Наш зритель, приходя в театр, хочет любить и ненавидеть, проливать слезы сочувствия герою, попавшему в трудное и даже трагическое положение, и негодовать при виде явных злоупотреблений, мешающих нашему великому делу. Приходя в театр из самой гущи жизни, многообразной и богатой, зритель сразу отличает произведение искреннее и правдивое от ремесленной поделки и в свою очередь отвечает ее автору равнодушием и холодностью. Никто уже не спорит: без жизненного конфликта нет драматического произведения. Однако если вместо фальшивых пьес, лишенных конфликта и действия, появятся пьесы не менее фальшивые, но в которых разнообразия ради будет много отрицательных персонажей, это отнюдь не поправит дела. Сам по себе конфликт ничего не решает — это лишь рычаг, которым нужно уметь воспользоваться.
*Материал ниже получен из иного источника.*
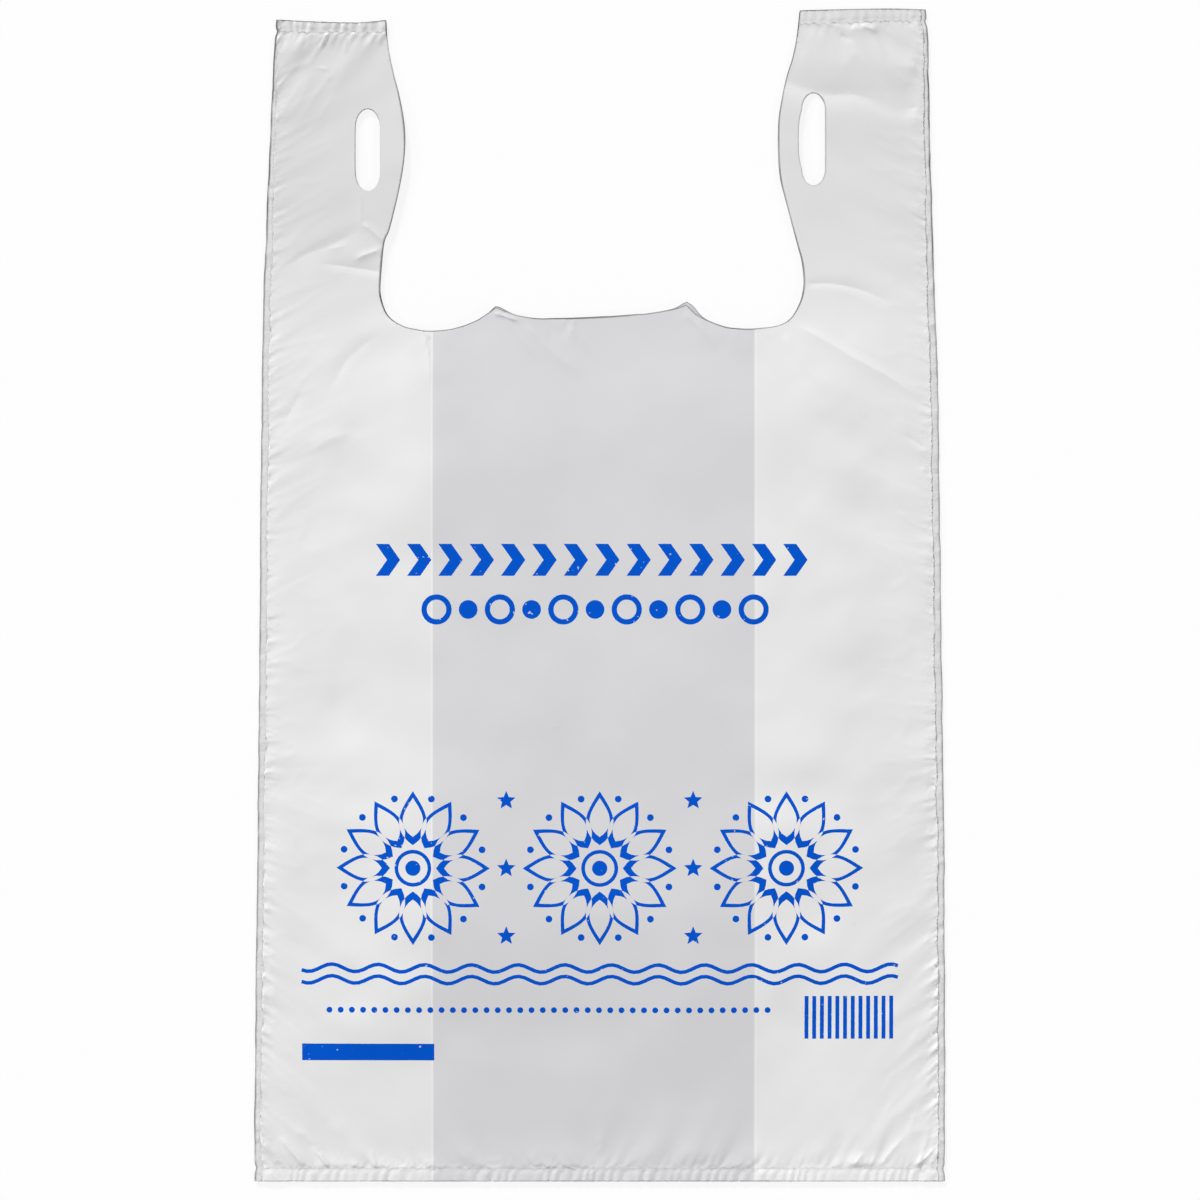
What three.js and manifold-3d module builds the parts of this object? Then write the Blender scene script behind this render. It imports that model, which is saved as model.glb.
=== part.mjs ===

Ни в коем случае нельзя рассматривать возвращение в театр конфликта как амнистию злопыхателям всякого рода, мы должны научиться мерить соотношение отрицательного и положительного начал в искусстве мерой действительной жизни.
Если мы припомним все указания нашей партии о художественном творчестве, мы без труда убедимся в том, что партия не проводила никаких ‘кампаний’ в области искусства, но годами внедряла в него единую систему взглядов, в основе которой лежат нерушимые принципы социалистического реализма.
До тех пор пока наши драматурги и критики, наши актеры и режиссеры будут бояться показывать на сцене жизнь, как она есть, со всеми ее конфликтами, с ее хорошим, но и ее плохим, пока сегодняшние Зайцевы от искусства будут ‘опережать прогресс’, рассматривая указания партии, слово народа как очередную кампанию, как преходящее поветрие, мы не выйдем из наших затруднений, не решим высоких задач, стоящих перед нашим искусством.
Владимир Владимирович Маяковский мечтал когда-то, чтобы состоялось последнее заседание об искоренении всяческих заседаний, мне же хотелось бы, чтобы прошла наконец кампания по искоренению всяческих кампаний, чтобы всевозможные перестраховщики были выведены на божий свет и осуждены без пощады искусством смеха в веселой и едкой комедии!